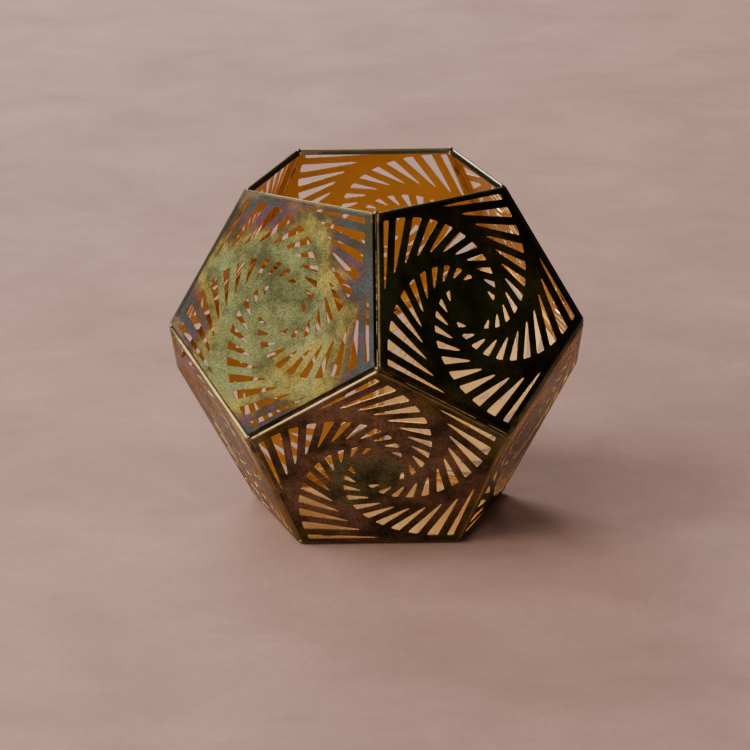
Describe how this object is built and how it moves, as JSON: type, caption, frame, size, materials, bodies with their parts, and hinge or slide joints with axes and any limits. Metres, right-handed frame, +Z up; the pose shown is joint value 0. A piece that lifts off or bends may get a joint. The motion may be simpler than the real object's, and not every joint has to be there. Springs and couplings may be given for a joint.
{
  "type": "pierced dodecahedron lantern",
  "caption": "Pierced sheet-metal lantern in the shape of a dodecahedron with an open top, for a small candle or a tealight.",
  "frame": {"origin": "centre of the underside of the base", "axes": "+Z up through the open top, -Y towards the front, which is the middle of one lower panel"},
  "size_m": [0.235, 0.2468, 0.2004],
  "materials": {
    "pierced_sheet": "heat-patinated bronze outside, satin gold inside",
    "base_sheet": "dark bronze outside, satin gold inside",
    "solder": "rough soft-solder beads"
  },
  "bodies": {
    "root": {"base_panel": "base_sheet", "lower_panel_1": "pierced_sheet", "lower_panel_2": "pierced_sheet", "lower_panel_3": "pierced_sheet", "lower_panel_4": "pierced_sheet", "lower_panel_5": "pierced_sheet", "upper_panel_1": "pierced_sheet", "upper_panel_2": "pierced_sheet", "upper_panel_3": "pierced_sheet", "upper_panel_4": "pierced_sheet", "upper_panel_5": "pierced_sheet", "base_seam_solder": "solder", "lower_seam_solder": "solder", "middle_seam_solder": "solder", "upper_seam_solder": "solder", "base_corner_solder": "solder", "lower_corner_solder": "solder", "upper_corner_solder": "solder", "rim_corner_solder": "solder"}
  },
  "joints": []
}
+---+
Return the material in full, exactly as shown.

The output:
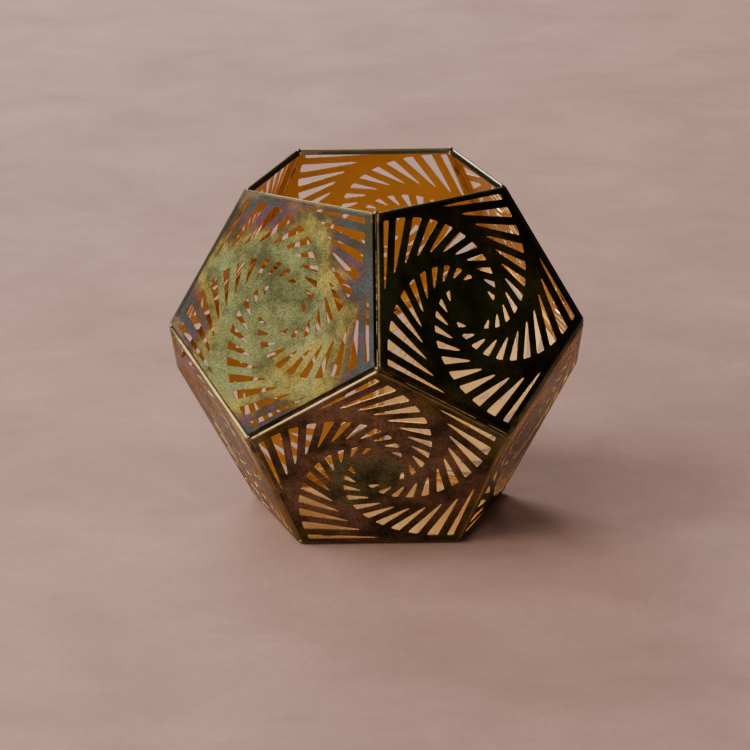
Describe how this object is built and how it moves, as JSON: type, caption, frame, size, materials, bodies with their parts, and hinge or slide joints with axes and any limits. Metres, right-handed frame, +Z up; the pose shown is joint value 0. A piece that lifts off or bends may get a joint. The motion may be simpler than the real object's, and not every joint has to be there. Springs and couplings may be given for a joint.
{
  "type": "pierced dodecahedron lantern",
  "caption": "Pierced sheet-metal lantern in the shape of a dodecahedron with an open top, for a small candle or a tealight.",
  "frame": {"origin": "centre of the underside of the base", "axes": "+Z up through the open top, -Y towards the front, which is the middle of one lower panel"},
  "size_m": [0.235, 0.2468, 0.2004],
  "materials": {
    "pierced_sheet": "heat-patinated bronze outside, satin gold inside",
    "base_sheet": "dark bronze outside, satin gold inside",
    "solder": "rough soft-solder beads"
  },
  "bodies": {
    "root": {"base_panel": "base_sheet", "lower_panel_1": "pierced_sheet", "lower_panel_2": "pierced_sheet", "lower_panel_3": "pierced_sheet", "lower_panel_4": "pierced_sheet", "lower_panel_5": "pierced_sheet", "upper_panel_1": "pierced_sheet", "upper_panel_2": "pierced_sheet", "upper_panel_3": "pierced_sheet", "upper_panel_4": "pierced_sheet", "upper_panel_5": "pierced_sheet", "base_seam_solder": "solder", "lower_seam_solder": "solder", "middle_seam_solder": "solder", "upper_seam_solder": "solder", "base_corner_solder": "solder", "lower_corner_solder": "solder", "upper_corner_solder": "solder", "rim_corner_solder": "solder"}
  },
  "joints": []
}